Penggunaan Metode Anthrone untuk analisis total karbohidrat mulai berkembang sejak penggunaan pertama kali oleh Dreywood pada tahun 1946 untuk uji kualitatif. Dasar dari reaksi ini adalah kemampuan karbohidrat untuk membentuk turunan furfural dengan keberadaan asam dan panas, yang kemudian diikuti dengan reaksi dengan anthrone yang menghasilkan warna biru kehijauan (Sattler dan Zerban 1948) dalam Brooks et al (1986).
Anthrone, C6H4COC6H4CH2, adalah turunan dari anthraquinone. Senyawa ini diproduksi oleh reduksi katalitik dari anthraquinone oleh asam hidroklorat dengan keberadaan logam timah. Senyawa ini mungkin ada dalam bentuk keto atau enol, yang masing-masing dikenal dengan nama anthrone and anthranol.
Mekanisme pembentukan warna anthrone dengan gula telah diteliti. Hurd dan Isenhour (1932) dan Wolfrom et al (1948) mempostulasikan bahwa karbohidrat dan turunannya mengalami pembentukan cincin dalam keberadaan asam kuat dari mineral, seperti yang ditunjukkan untuk glukosa.
Tiap tahap adalah pemecahan dari glukosa(I) menjadi 5-(hydroxymethyl)-2-furaldehyde(IV) menunjukkan dehidrasi baik pada double bond atau pembentukan cincin.

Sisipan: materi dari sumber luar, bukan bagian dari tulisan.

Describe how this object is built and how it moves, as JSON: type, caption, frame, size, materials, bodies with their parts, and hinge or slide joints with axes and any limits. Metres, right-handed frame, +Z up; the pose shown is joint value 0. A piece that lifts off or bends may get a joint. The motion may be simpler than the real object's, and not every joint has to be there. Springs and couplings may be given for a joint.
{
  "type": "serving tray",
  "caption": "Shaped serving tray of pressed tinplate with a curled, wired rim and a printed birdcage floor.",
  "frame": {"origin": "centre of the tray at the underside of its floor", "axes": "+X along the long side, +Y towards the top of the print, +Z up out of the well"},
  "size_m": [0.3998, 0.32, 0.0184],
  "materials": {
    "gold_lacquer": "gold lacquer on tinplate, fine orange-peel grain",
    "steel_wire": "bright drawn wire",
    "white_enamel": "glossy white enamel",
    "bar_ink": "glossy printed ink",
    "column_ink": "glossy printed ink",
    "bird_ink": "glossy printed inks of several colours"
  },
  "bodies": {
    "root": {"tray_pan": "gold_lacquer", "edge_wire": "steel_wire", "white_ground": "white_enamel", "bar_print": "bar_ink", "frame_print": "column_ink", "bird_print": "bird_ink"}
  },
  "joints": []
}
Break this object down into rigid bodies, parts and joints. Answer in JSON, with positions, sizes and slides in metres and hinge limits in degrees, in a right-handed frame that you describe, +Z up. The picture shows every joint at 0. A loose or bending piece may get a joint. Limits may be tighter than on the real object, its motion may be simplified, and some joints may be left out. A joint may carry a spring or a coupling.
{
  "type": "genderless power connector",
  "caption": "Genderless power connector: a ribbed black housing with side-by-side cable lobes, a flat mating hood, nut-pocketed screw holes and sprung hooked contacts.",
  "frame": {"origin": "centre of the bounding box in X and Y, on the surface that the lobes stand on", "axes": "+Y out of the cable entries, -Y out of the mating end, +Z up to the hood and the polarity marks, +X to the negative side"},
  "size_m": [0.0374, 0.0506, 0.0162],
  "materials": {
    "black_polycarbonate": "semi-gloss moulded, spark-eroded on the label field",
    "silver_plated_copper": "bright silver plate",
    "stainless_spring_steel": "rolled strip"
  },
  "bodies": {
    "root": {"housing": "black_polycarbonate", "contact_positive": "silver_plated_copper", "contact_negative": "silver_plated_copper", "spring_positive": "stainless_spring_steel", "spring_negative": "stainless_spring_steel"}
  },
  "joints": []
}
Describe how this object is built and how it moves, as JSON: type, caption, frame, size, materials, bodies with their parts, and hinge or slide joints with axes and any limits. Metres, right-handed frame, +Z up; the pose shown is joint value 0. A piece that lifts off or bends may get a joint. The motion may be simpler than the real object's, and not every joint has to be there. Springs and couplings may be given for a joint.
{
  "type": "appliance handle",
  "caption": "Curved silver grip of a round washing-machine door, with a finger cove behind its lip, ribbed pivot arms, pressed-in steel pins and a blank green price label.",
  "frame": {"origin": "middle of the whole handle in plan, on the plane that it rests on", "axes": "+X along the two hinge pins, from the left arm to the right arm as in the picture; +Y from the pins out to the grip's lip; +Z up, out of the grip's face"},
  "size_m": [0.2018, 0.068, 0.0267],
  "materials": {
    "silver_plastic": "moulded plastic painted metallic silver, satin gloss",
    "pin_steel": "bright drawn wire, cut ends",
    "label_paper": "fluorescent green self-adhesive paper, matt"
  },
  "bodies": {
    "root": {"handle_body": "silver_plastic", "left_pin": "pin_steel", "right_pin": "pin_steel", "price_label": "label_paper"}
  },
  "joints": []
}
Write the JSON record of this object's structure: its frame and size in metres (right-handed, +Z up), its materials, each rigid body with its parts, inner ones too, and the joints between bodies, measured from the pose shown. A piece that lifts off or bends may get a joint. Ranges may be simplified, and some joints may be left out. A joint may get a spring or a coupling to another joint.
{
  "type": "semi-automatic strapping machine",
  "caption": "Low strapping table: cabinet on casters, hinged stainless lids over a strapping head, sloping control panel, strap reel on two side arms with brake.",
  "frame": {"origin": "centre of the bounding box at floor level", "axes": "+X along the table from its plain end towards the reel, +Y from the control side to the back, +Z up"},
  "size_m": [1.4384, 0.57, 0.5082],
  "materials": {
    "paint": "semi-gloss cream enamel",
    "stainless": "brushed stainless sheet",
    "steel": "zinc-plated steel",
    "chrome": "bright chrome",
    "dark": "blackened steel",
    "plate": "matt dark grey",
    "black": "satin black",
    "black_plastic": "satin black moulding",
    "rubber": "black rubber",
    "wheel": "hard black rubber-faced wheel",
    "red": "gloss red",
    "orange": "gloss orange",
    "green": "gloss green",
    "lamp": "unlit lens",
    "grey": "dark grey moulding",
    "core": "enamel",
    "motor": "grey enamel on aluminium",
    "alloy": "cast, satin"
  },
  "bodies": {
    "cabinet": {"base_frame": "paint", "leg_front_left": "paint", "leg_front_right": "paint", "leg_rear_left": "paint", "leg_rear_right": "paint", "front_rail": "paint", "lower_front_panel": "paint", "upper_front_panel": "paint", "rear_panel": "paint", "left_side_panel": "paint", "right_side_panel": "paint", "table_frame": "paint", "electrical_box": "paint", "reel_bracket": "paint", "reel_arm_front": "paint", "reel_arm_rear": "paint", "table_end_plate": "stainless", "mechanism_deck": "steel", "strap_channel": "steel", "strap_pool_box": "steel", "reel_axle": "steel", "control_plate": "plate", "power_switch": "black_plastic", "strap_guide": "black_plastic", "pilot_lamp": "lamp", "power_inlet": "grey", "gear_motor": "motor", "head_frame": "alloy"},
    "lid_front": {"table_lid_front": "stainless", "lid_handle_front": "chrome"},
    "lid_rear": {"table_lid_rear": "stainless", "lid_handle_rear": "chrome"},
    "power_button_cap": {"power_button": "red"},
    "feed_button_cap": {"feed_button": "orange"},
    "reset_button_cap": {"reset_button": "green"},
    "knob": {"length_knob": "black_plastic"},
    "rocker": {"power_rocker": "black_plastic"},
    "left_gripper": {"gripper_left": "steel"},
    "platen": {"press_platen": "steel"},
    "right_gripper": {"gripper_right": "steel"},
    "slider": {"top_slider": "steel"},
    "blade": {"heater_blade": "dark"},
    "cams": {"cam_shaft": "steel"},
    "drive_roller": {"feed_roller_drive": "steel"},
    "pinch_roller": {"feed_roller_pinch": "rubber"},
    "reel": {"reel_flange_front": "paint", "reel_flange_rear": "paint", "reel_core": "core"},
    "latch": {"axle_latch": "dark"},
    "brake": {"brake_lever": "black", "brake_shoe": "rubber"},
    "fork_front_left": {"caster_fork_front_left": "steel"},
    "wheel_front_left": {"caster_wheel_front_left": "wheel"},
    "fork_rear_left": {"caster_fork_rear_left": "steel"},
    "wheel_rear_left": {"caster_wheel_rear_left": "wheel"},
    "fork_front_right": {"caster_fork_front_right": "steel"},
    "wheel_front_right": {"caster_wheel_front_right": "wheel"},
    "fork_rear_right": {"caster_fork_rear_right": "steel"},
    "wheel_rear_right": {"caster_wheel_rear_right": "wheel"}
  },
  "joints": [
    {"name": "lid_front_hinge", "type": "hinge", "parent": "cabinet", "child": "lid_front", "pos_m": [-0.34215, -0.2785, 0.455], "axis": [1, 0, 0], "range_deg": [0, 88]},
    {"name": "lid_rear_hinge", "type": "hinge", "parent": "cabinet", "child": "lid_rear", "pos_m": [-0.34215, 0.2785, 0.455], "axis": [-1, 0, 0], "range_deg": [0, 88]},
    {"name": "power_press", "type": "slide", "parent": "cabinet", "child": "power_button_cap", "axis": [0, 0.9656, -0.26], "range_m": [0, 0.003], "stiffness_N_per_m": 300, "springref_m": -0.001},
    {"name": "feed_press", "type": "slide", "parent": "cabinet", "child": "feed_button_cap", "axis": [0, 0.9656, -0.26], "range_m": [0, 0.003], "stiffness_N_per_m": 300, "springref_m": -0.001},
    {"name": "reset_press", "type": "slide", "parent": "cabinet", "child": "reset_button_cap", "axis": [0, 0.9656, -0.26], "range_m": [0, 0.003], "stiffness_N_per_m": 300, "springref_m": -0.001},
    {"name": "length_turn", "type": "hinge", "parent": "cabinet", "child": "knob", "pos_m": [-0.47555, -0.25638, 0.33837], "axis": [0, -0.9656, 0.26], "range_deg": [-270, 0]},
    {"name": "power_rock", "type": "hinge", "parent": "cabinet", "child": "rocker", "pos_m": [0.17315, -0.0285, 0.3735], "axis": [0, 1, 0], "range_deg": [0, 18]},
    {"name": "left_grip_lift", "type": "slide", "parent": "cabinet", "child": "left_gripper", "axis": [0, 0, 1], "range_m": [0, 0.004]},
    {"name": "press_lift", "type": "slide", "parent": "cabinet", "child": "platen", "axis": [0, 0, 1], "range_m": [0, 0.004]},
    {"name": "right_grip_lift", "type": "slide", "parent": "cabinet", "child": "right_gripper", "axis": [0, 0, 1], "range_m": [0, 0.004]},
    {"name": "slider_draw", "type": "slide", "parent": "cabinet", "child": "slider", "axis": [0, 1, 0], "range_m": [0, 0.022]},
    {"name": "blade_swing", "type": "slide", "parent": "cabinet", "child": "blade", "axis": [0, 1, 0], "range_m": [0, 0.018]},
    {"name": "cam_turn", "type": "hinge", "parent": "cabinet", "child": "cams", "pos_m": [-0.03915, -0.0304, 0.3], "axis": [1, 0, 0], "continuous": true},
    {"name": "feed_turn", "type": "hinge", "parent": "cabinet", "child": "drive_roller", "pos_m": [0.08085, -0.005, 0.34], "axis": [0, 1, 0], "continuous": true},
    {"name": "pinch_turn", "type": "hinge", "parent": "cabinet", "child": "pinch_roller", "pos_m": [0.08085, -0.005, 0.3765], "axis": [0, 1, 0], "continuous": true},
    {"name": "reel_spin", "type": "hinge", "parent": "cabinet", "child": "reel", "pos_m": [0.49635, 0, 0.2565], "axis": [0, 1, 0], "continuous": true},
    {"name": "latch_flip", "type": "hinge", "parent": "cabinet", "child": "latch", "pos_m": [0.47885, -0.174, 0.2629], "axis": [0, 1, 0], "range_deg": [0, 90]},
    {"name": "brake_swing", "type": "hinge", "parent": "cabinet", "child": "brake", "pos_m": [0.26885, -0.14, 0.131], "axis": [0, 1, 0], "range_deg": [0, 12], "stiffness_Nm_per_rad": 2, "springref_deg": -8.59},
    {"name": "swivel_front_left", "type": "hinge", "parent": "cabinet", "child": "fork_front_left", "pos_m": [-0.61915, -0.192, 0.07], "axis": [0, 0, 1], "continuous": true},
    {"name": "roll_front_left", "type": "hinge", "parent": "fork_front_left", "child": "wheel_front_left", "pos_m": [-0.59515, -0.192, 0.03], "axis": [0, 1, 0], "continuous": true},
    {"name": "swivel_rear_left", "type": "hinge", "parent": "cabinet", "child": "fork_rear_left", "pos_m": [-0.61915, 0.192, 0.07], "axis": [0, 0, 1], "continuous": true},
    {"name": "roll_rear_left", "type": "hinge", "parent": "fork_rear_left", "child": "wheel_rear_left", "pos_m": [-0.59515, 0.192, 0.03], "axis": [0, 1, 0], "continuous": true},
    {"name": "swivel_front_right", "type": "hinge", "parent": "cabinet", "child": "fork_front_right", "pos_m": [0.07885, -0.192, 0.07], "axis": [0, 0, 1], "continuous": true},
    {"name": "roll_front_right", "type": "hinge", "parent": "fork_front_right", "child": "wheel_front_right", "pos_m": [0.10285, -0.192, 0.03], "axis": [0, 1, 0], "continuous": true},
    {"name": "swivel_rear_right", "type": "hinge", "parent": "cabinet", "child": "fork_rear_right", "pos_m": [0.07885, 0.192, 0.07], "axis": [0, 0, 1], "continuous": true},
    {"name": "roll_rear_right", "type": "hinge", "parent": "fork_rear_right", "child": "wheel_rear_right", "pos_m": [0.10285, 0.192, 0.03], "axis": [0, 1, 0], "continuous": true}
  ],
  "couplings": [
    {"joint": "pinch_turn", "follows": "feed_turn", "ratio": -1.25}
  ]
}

Wolfrom et al. (1948) menunjukkan bukti spektroskopik untuk senyawa intermediate (II) dan (III) pada reaksi ini Sattler 8 and Zerban (1948) menyarankan bahwa pembentukan warna hijau pada reaksi anthrone tergantung oleh keberadaan 5-(hidroksimetil)-2-furaldehid, atau senyawa furfural yang mirip, yang dibentuk oleh reaksi asam sulfat pada karbohidrat.
Momose et al. (1957) melakukan kromatografi pada ekstrak benzene dari pewarna terhadap alumina dan menunjukkan bahwa bagian yang dapat larut dari benzene-terdiri dari beberapa pewarna yang memberikan pewarnaan yang berbeda dengan asam sulfat. Mereka menentukan berat molekul dari salah satu pewarna utama yaitu kurang lebih 530, dan mempostulasikan formula dari pewarna itu (C47H30O3). Mereka menyimpulkan bahwa 3 mol anthrone bereaksi dengan 1 mol glukosa.
Dari data analisis dan spektrum inframerah dari pewarna, dan mekanisme reaksinya dipertimbangkan, mereka menduga struktur yang mungkin adalah 1,2,5,-atau 1,3,5,-trianthronylidenepentane.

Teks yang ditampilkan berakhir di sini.